--- Start of DATA PROVIDED ---

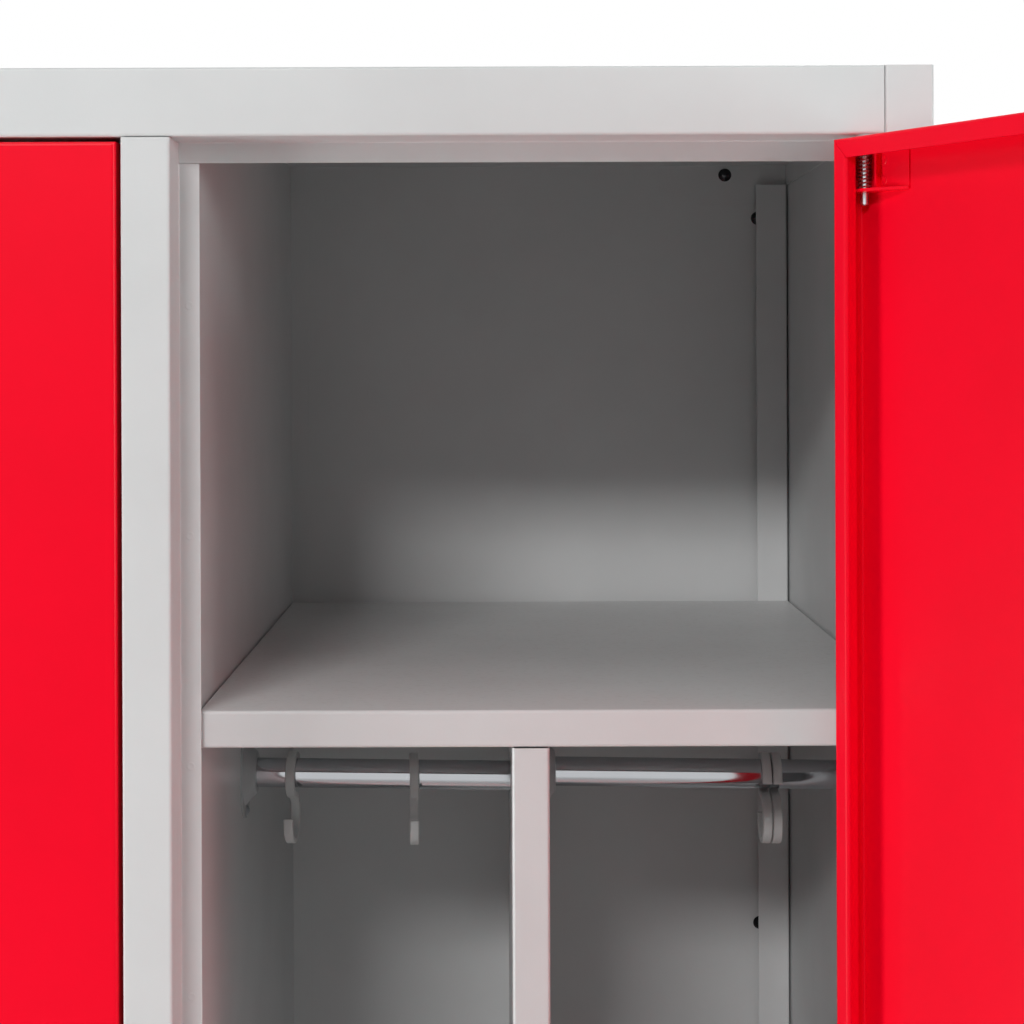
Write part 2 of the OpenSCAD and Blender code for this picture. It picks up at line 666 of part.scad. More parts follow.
// Stiffener with a hat section, inside the door
module door_stiffener() color(signal_red)
    translate([door_x0 + door_w / 2, skin_y, door_z0 + stiffener_in])
        linear_extrude(door_h - 2 * stiffener_in) {
            x = stiffener_w / 2;
            y = door_t / 2;
            fold([[-x - stiffener_edge, y], [-x, y], [-x, stiffener_h - y],
                  [x, stiffener_h - y], [x, y], [x + stiffener_edge, y]], door_t, door_r);
        }

// Top hinge bracket: plate on the door sheet, low wall beside the pin, and a tapering ear below
module hinge_bracket() color(signal_red) difference() {
    x1 = door_x1 - door_t - door_r;
    x0 = door_x1 - door_t - bracket_l;
    wall_x = pivot.x - spring_d;
    top_z = door_z1 - door_t - door_r;
    union() {
        between([x0, skin_y, ear_z], [x1, skin_y + bracket_t / 2, top_z]);
        between([wall_x - bracket_t, skin_y, ear_z], [wall_x, skin_y + bracket_wall, top_z]);
        translate([0, 0, ear_z]) linear_extrude(bracket_t) polygon([[x0, skin_y], [x1, skin_y],
            [x1, skin_y + ear_d - 2], [x1 - 2, skin_y + ear_d], [wall_x, skin_y + ear_d],
            [x0, skin_y + bracket_t]]);
    }
    translate([pivot.x, pivot.y, ear_z - over])
        cylinder(h = bracket_t + 2 * over, r = pin_r + pin_fit, $fn = round_fn);
    translate([pivot.x, pivot.y, ear_z + bracket_t])
        cylinder(h = bracket_h, r = spring_d / 2 + seat, $fn = round_fn);
}

// Top pin: the spring holds its collar up, and pulling it down frees the door
module top_pin() color(zinc) translate([pivot.x, pivot.y, 0]) {
    tip_z = door_z1 + pin_reach;
    nose = pin_r * 0.4;
    translate([0, 0, ear_z - pin_tail]) rotate_extrude($fn = round_fn)
        polygon([[0, 0], [pin_r - 0.5, 0], [pin_r, 0.5], [pin_r, tip_z - ear_z + pin_tail - nose],
                 [pin_r - nose, tip_z - ear_z + pin_tail], [0, tip_z - ear_z + pin_tail]]);
    translate([0, 0, collar_z]) cylinder(h = collar_t, r = collar_r, $fn = round_fn);
}

// Bottom pin: fixed in the bracket, and its shoulder stands on the bottom of the door
module bottom_pin() color(zinc) translate([pivot.x, pivot.y, 0]) {
    top_z = door_z0 + bracket_h + 1;
    nose = pin_r * 0.4;
    low_z = door_z0 - pin_reach;
    translate([0, 0, low_z]) rotate_extrude($fn = round_fn)
        polygon([[0, 0], [pin_r - nose, 0], [pin_r, nose], [pin_r, top_z - low_z], [0, top_z - low_z]]);
    translate([0, 0, door_z0 + door_t]) cylinder(h = collar_t, r = pin_r + 1, $fn = round_fn);
}

// Spring wire: the curls, with a straight end of one wire thickness at each end of the tube
wire_r = spring_wire / 2;
spring_rings = 8;
spring_rise = spring_len - spring_wire;
function spring_point(i) = let (a = 360 * i / spring_rings)
    [spring_r * cos(a), spring_r * sin(a), wire_r + spring_rise * i / (spring_turns * spring_rings)];
spring_last = spring_turns * spring_rings;
spring_curls = [for (i = [0 : spring_last]) spring_point(i)];
spring_foot = spring_wire * unit(spring_curls[0] - spring_curls[1]);
spring_head = spring_wire * unit(spring_curls[spring_last] - spring_curls[spring_last - 1]);
spring_line = concat([spring_curls[0] + spring_foot], spring_curls,
    [spring_curls[spring_last] + spring_head]);
function wire_ring(i) =
    let (n = len(spring_line) - 1,
         way = unit(spring_line[min(i + 1, n)] - spring_line[max(i - 1, 0)]),
         out = unit([spring_line[i].x, spring_line[i].y, 0]),
         side = unit(out - way * (out * way)), up = cross(way, side))
    [for (k = [0 : 5]) spring_line[i] + wire_r * (side * cos(60 * k) + up * sin(60 * k))];
module pin_spring() color(zinc) translate([pivot.x, pivot.y, ear_z + bracket_t + seat]) {
    n = len(spring_line);
    last = 6 * (n - 1);
    polyhedron(
        points = [for (i = [0 : n - 1]) each wire_ring(i)],
        faces = concat(
            [for (i = [0 : n - 2]) for (k = [0 : 5])
                each [[6 * i + k, 6 * i + (k + 1) % 6, 6 * i + 6 + k],
                      [6 * i + (k + 1) % 6, 6 * i + 6 + (k + 1) % 6, 6 * i + 6 + k]]],
            [for (k = [1 : 4]) [0, k + 1, k]],
            [for (k = [1 : 4]) [last, last + k, last + k + 1]]));
}
spring_gap = min([for (i = [0 : spring_last - spring_rings])
    for (j = [i + spring_rings - 2 : min(i + spring_rings + 2, spring_last)])
        norm(spring_point(j) - spring_point(i))]) - spring_wire;
echo(least_gap_of_the_spring_to_itself = spring_gap);

// Rubber buffers on the flange at the free edge
module door_buffers() color(rubber) for (z = [door_z0 + buffer_in, door_z1 - buffer_in])
    translate([(door_x0 + post_x + stop_w) / 2, stop_face_y - seat, z]) rotate([90, 0, 0])
        cylinder(h = stop_face_y - seat - door_back_y, d = buffer_d, $fn = round_fn);

// Lock parts are drawn from the middle of the lock, with +Z towards the inside of the door
module at_lock() translate([lock_x, door_face_y, lock_z]) rotate([-90, 0, 0]) children();
lock_end = cam_y - door_face_y - seat; // rear end of the lock body
module lock_body() color(zinc) at_lock() difference() {
    union() {
        translate([0, 0, -lock_rim_t]) rotate_extrude($fn = round_fn)
            polygon([[0, 0], [lock_rim_d / 2 - 1, 0], [lock_rim_d / 2, 1], [lock_rim_d / 2, lock_rim_t],
                     [0, lock_rim_t]]);
        cylinder(h = lock_end, d = lock_d, $fn = round_fn);
    }
    translate([0, 0, -lock_rim_t - over])
        cylinder(h = lock_end + lock_rim_t + 2 * over, d = plug_d + 2 * plug_fit, $fn = round_fn);
}
module lock_nut() color(zinc) at_lock() translate([0, 0, door_t]) difference() {
    cylinder(h = nut_t, d = (lock_d + 4) * 2 / sqrt(3), $fn = 6);
    translate([0, 0, -over]) cylinder(h = nut_t + 2 * over, d = lock_d + 2 * rail_slip, $fn = round_fn);
}
module lock_plug() color(chrome) at_lock() difference() {
    key = [1.6, 7, 5];
    front_z = plug_front_y - door_face_y;
    union() {
        translate([0, 0, front_z]) cylinder(h = lock_end - front_z, d = plug_d, $fn = round_fn);
        translate([-cam_pin / 2, -cam_pin / 2, 0]) cube([cam_pin, cam_pin, lock_end + seat + cam_t]);
    }
    translate([-key.x / 2, -key.y / 2, front_z - over]) cube(key);
    translate([0, 0, lock_end - 8]) cylinder(h = 20, d = cam_screw_d + 2 * rail_slip, $fn = round_fn);
}
module lock_cam() color(zinc) at_lock() translate([0, 0, lock_end + seat]) difference() {
    tip = cam_reach - cam_w / 2;
    union() {
        cylinder(h = cam_t, d = cam_w, $fn = round_fn);
        rotate([0, 0, -dir_rest]) {
            translate([0, -cam_w / 2, 0]) cube([tip, cam_w, cam_t]);
            translate([tip, 0, 0]) cylinder(h = cam_t, d = cam_w, $fn = round_fn);
        }
    }
    hole = cam_pin + 2 * rail_slip;
    translate([-hole / 2, -hole / 2, -over]) cube([hole, hole, cam_t + 2 * over]);
}
module cam_screw() color(zinc) at_lock() translate([0, 0, lock_end + seat + cam_t])
    screw(cam_screw_d, cam_screw_head_d, 8);

// Hook: an eye clipped over the rail, and below it a bow that holds the hanger. Both arcs start
// where they meet, under the rail, and the open side of the bow looks to -y.
module bar_section() translate([-hook_bar / 2, -hook_w / 2]) round_rect([hook_bar, hook_w], hook_round);
module bar_arc(mid_z, r, start, sweep) translate([0, 0, mid_z]) rotate([90, 0, 90])
    rotate([0, 0, start]) mirror([0, 1, 0])
        rotate_extrude(angle = sweep, $fn = round_fn) translate([r, 0]) bar_section();
module hook() color(hook_grey) {
    bar_arc(0, eye_mid_r, -90, 270 + hook_eye_tip);
    bar_arc(-eye_mid_r - bow_mid_r, bow_mid_r, 90, hook_bow_turn);
}
module hook_at(x, turn = 0, swing = 0) translate([x, rail_y, rail_z_at(x) - eye_drop])
    rotate([0, 0, turn]) rotate([-swing, 0, 0]) hook();

on_left() side_panel();  // left_side_panel
side_panel();  // right_side_panel
top_panel();
bottom_panel();
back_panel();
base_channel();
centre_post();
on_left() divider_wall();  // left_divider_wall
divider_wall();  // right_divider_wall
on_left() shelf();  // left_shelf
shelf();  // right_shelf
on_left() partition_wall();  // left_partition
partition_wall();  // right_partition
on_left() coat_rail(inner_ends);  // left_inner_rail
on_left() coat_rail(outer_ends);  // left_outer_rail
coat_rail(inner_ends);  // right_inner_rail
coat_rail(outer_ends);  // right_outer_rail
on_left() sockets(inner_walls);  // left_inner_socket
on_left() sockets(outer_walls);  // left_outer_sockets
sockets(inner_walls);  // right_inner_socket
sockets(outer_walls);  // right_outer_sockets
socket_screws();
shelf_screws();
back_screws();
hinge_bushes();
on_left() door_panel();  // left_door_panel
on_left() door_stiffener();  // left_door_stiffener
on_left() hinge_bracket();  // left_top_bracket
on_left() at_door_bottom() hinge_bracket();  // left_bottom_bracket
on_left() bottom_pin();  // left_bottom_pin
on_left() top_pin();  // left_top_pin
on_left() pin_spring();  // left_pin_spring
on_left() door_buffers();  // left_door_buffers
on_left() lock_body();  // left_lock_body
on_left() lock_nut();  // left_lock_nut
on_left() lock_plug();  // left_lock_plug
on_left() lock_cam();  // left_lock_cam
on_left() cam_screw();  // left_cam_screw
on_right_door() door_panel();  // right_door_panel
on_right_door() door_stiffener();  // right_door_stiffener
on_right_door() hinge_bracket();  // right_top_bracket
on_right_door() at_door_bottom() hinge_bracket();  // right_bottom_bracket
on_right_door() bottom_pin();  // right_bottom_pin
on_right_door() top_pin();  // right_top_pin
on_right_door() pin_spring();  // right_pin_spring
on_right_door() door_buffers();  // right_door_buffers
on_right_door() lock_body();  // right_lock_body
on_right_door() lock_nut();  // right_lock_nut
on_right_door() lock_plug();  // right_lock_plug
on_right_door() lock_cam();  // right_lock_cam
on_right_door() cam_screw();  // right_cam_screw
on_left() hook_at(hook_1_x, 0, hook_swing);  // left_hook_1
on_left() hook_at(hook_2_x, 0, hook_swing);  // left_hook_2
on_left() hook_at(hook_3_x, 180);  // left_hook_3
on_left() hook_at(hook_4_x, 180);  // left_hook_4
hook_at(hook_1_x, -hook_turn, hook_swing);  // right_hook_1
hook_at(hook_2_x, hook_turn, hook_swing);  // right_hook_2
hook_at(hook_3_x, 180);  // right_hook_3
hook_at(hook_4_x, 180);  // right_hook_4
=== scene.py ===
# %% [markdown]
# # A changing room locker
#
# The locker's sheets, rails, hooks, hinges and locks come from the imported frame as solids, in
# metres, with the doors facing -Y. Their shapes are right as they are, so this script leaves them
# alone. It gives each one its finish, adds the marks that spot welding leaves on thin sheet, stands
# a copy of each hinge spring on its door, and sets the floor, the light and the camera.

# %% The frame
import json
import math

import bmesh
import bpy
from mathutils import Matrix, Vector


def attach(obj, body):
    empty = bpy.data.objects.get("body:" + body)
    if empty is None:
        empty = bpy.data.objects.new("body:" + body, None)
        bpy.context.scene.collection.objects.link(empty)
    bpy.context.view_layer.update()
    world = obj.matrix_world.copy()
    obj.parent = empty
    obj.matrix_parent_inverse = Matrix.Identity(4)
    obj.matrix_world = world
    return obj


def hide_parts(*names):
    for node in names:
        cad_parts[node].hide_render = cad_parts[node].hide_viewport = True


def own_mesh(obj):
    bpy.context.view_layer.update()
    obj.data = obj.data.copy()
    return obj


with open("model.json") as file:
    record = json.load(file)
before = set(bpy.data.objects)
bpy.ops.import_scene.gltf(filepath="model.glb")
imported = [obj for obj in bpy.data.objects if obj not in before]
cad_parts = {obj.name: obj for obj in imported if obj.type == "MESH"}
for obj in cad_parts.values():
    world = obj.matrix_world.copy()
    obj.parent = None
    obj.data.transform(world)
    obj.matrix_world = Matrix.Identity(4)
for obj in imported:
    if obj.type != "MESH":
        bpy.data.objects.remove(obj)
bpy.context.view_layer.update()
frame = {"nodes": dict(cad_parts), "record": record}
NODES = frame["nodes"]
scene = bpy.context.scene

# %% [markdown]
# ## Shader trees written as sums
#
# A finish is a tree of shader nodes. Laid out by hand it is slow to make, and as a list of links it
# is hard to read. Here a Val stands for one output of the tree, and a sum or a product of Vals adds
# the Math node that works it out, so that a finish reads as a formula.

# %% Sums of shader values
class Val:
    def __init__(self, net, out):
        self.net, self.out = net, out

    def __add__(self, other):
        return self.net.math("ADD", self, other)

    def __mul__(self, other):
        return self.net.math("MULTIPLY", self, other)

    def __pow__(self, other):
        return self.net.math("POWER", self, other)

    __radd__ = __add__
    __rmul__ = __mul__

    def between(self, low, high):
        """0 up to low, 1 from high on, and a smooth step between them."""
        return self.net.val("ShaderNodeMapRange", {"interpolation_type": "SMOOTHSTEP"},
                            {"Value": self, "From Min": low, "From Max": high})

# %% [markdown]
# Every other node comes from one method. It takes the node's type, its settings, and the values or
# links of its sockets. The settings go first, because some of them change what sockets a node has.
# The patterns read Object coordinates, which are metres on the locker, so a grain has a real size.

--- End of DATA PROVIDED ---

## EXERCISE INSTRUCTIONS:
Exactly those lines that run from the line with "cad_parts[node].hide_render = cad_parts[node].hide_viewport" through the line with "imported = [obj" are to be reproduced; both end lines belong to the range.

## RESPONSE TO THIS EXERCISE:
        cad_parts[node].hide_render = cad_parts[node].hide_viewport = True


def own_mesh(obj):
    bpy.context.view_layer.update()
    obj.data = obj.data.copy()
    return obj


with open("model.json") as file:
    record = json.load(file)
before = set(bpy.data.objects)
bpy.ops.import_scene.gltf(filepath="model.glb")
imported = [obj for obj in bpy.data.objects if obj not in before]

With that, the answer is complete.